Calculating economic profit example
To understand the difference between economic profit and accounting profit, let’s go through a hypothetical example.
1. Calculate total revenue
Splendid T-shirts generated $155,000 in gross sales during the year. However, some of that money didn’t stay with the business:
- Customer refunds for returned orders: $2,000
- Gift card redemptions and promotional discounts: $3,000
After subtracting these adjustments, the apparel company’s net revenue is $150,000.
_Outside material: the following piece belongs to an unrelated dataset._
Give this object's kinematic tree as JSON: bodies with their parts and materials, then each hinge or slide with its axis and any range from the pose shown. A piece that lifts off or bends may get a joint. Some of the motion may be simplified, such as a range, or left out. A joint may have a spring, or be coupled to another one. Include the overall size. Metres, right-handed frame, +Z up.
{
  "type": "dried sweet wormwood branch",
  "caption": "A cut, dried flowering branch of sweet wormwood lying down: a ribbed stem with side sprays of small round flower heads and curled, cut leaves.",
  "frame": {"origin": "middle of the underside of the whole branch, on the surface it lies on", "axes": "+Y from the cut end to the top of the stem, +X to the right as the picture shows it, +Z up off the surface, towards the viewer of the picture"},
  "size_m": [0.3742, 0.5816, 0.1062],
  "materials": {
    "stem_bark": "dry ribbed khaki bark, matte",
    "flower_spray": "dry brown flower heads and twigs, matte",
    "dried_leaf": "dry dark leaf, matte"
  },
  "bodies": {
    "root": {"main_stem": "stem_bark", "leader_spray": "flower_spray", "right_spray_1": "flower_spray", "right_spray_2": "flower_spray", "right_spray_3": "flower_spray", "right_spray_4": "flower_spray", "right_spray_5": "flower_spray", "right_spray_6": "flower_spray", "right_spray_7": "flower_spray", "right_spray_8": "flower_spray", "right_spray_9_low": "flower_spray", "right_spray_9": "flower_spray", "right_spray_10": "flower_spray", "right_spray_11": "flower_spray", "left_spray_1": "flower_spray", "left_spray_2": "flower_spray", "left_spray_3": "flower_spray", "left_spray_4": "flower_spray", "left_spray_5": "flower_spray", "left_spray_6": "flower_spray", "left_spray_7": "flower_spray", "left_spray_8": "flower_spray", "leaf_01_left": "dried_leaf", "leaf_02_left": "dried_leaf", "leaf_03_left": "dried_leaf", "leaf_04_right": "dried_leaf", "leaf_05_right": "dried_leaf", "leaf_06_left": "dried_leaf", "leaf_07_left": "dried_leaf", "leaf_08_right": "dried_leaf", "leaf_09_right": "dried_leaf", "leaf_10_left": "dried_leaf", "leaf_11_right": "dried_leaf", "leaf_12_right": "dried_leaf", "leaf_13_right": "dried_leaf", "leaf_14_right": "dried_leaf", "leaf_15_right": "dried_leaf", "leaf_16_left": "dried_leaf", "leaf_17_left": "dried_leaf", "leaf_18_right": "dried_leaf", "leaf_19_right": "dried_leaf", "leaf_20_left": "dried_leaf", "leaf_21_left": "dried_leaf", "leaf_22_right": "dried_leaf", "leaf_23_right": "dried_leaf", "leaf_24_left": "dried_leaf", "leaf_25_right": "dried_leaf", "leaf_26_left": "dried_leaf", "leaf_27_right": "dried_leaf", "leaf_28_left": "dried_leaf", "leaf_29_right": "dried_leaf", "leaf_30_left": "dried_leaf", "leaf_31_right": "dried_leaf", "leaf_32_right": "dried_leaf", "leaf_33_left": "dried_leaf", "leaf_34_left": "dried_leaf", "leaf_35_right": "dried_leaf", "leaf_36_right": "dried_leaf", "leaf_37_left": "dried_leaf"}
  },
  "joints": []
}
In practice, total revenue in the economic profit formula is understood as net revenue—the actual income retained after refunds, discounts, and other deductions.
2. Calculate total costs
Explicit costs (recorded expenses):
- Employee wages: $30,000
- Rent: $24,000
- Materials and production: $40,000
- Utilities and other costs: $6,000
Total explicit costs = $100,000
Implicit costs (opportunity costs):
- Foregone salary: $60,000 (the owner’s former management job)
- Foregone interest: $2,000 (a 4% return on $50,000 in savings used to fund the business’s startup costs)
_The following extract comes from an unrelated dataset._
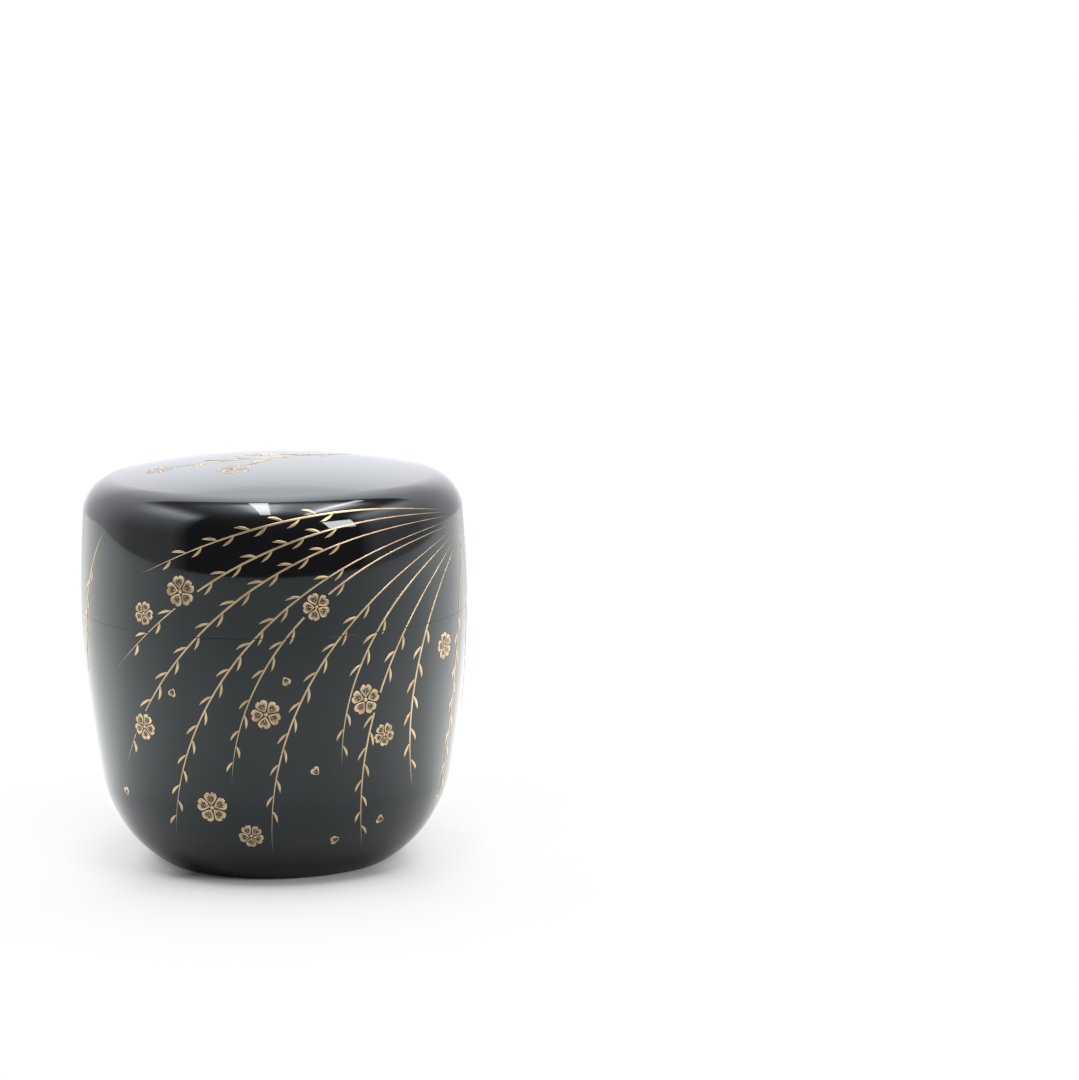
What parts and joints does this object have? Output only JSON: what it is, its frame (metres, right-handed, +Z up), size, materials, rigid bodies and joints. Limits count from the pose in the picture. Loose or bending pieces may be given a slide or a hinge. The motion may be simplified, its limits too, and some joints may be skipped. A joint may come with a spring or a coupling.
{
  "type": "lacquer tea caddy",
  "caption": "Rounded black lacquer tea caddy with a lift-off lid over a thin collar and a fine gold plant design on a turned wooden core.",
  "frame": {"origin": "middle of the plane that the base stands on", "axes": "+Z up along the turning axis, -Y towards the front with the gold design, +X to the right of someone facing the front"},
  "size_m": [0.0661, 0.0661, 0.0694],
  "materials": {
    "turned_wood": "bare fine-grained turned wood, wholly inside the lacquer",
    "black_lacquer": "black lacquer polished to a mirror",
    "inner_black_lacquer": "black lacquer, glossy, a little softer than outside",
    "gold": "fine gold powder set in lacquer and burnished, a little raised"
  },
  "bodies": {
    "caddy_body": {"body_wood_core": "turned_wood", "body_outer_lacquer": "black_lacquer", "body_inner_lacquer": "inner_black_lacquer", "body_gold_branches": "gold", "body_gold_blossoms": "gold"},
    "lid": {"lid_wood_core": "turned_wood", "lid_outer_lacquer": "black_lacquer", "lid_inner_lacquer": "inner_black_lacquer", "lid_gold_branches": "gold", "lid_gold_blossoms": "gold", "lid_top_gold_sprig": "gold"}
  },
  "joints": [
    {"name": "lid_lift", "type": "slide", "parent": "caddy_body", "child": "lid", "axis": [0, 0, 1], "range_m": [0, 0.045]}
  ]
}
Total implicit costs = $62,000
3. Subtract total cost from total revenue
Economic profit = Total revenue - (Explicit costs + Implicit costs)
Economic profit = $150,000 - ($100,000 + $62,000) = -$12,000
At this stage, it’s useful to compare the result with accounting profit. Based only on explicit costs, the company showed a $50,000 accounting profit, which is the figure reported on the company’s financial statements. But once you include implicit costs, the business actually produced a $12,000 economic loss.
4. Analyze the results
Your results can show a positive, negative, or zero economic profit.
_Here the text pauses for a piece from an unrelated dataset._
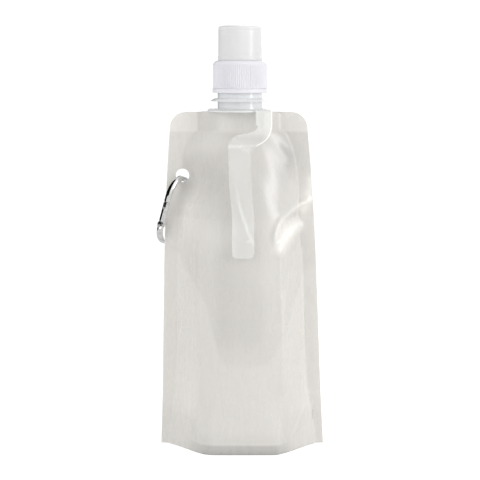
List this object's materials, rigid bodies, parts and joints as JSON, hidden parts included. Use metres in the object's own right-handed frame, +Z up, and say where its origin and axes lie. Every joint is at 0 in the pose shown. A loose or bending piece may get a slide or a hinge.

In this example, even though the accounting profit is positive, the economic profit is negative. This comparison highlights why economic profit is such a valuable measure.
While accounting profit suggests the venture is successful, economic profit reveals the business is actually losing value compared to its next best alternative. The business may need to reduce operating costs, avoid product returns, or increase prices, in order to increase the economic profit, and gain value.
Zero economic vs. zero accounting profit
When analyzing results, it’s important to distinguish between zero economic profit and zero accounting profit. Zero economic profit means the business is sustainable—it covers all explicit and implicit costs, and owners receive a fair return equal to what they could earn elsewhere. Economists call this normal profit.
Zero accounting profit, on the other hand, means revenue only covers explicit costs, with nothing left to compensate owners for their time or capital—a situation that may be unsustainable.
Economic profit formula FAQ
What is accounting profit vs. economic profit?
Accounting profit is the net income a business reports on its financial statements, calculated by subtracting explicit costs like salaries and raw materials from total revenue. Economic profit also subtracts implicit costs (opportunity costs) from total revenue. Therefore, accounting profit is often larger than economic profit.
How do you calculate economic profit?
To calculate economic profit, you first determine the total revenue of the business. Then, you calculate the total cost by adding up all the explicit costs (e.g., wages, rent) and all implicit costs (e.g., foregone salary, interest on invested money). You then subtract this total cost from the total revenue using the following formula:
Economic profit = Total revenue - (Explicit costs + Implicit costs)
Is zero economic profit good?
Yes, zero economic profit is considered good. It means that the business is covering all its costs, including the opportunity cost of the resources used. In other words, the company is earning a return equal to what its resources could have earned in their next best alternative use. A firm earning zero economic profit is sustainable in the long run.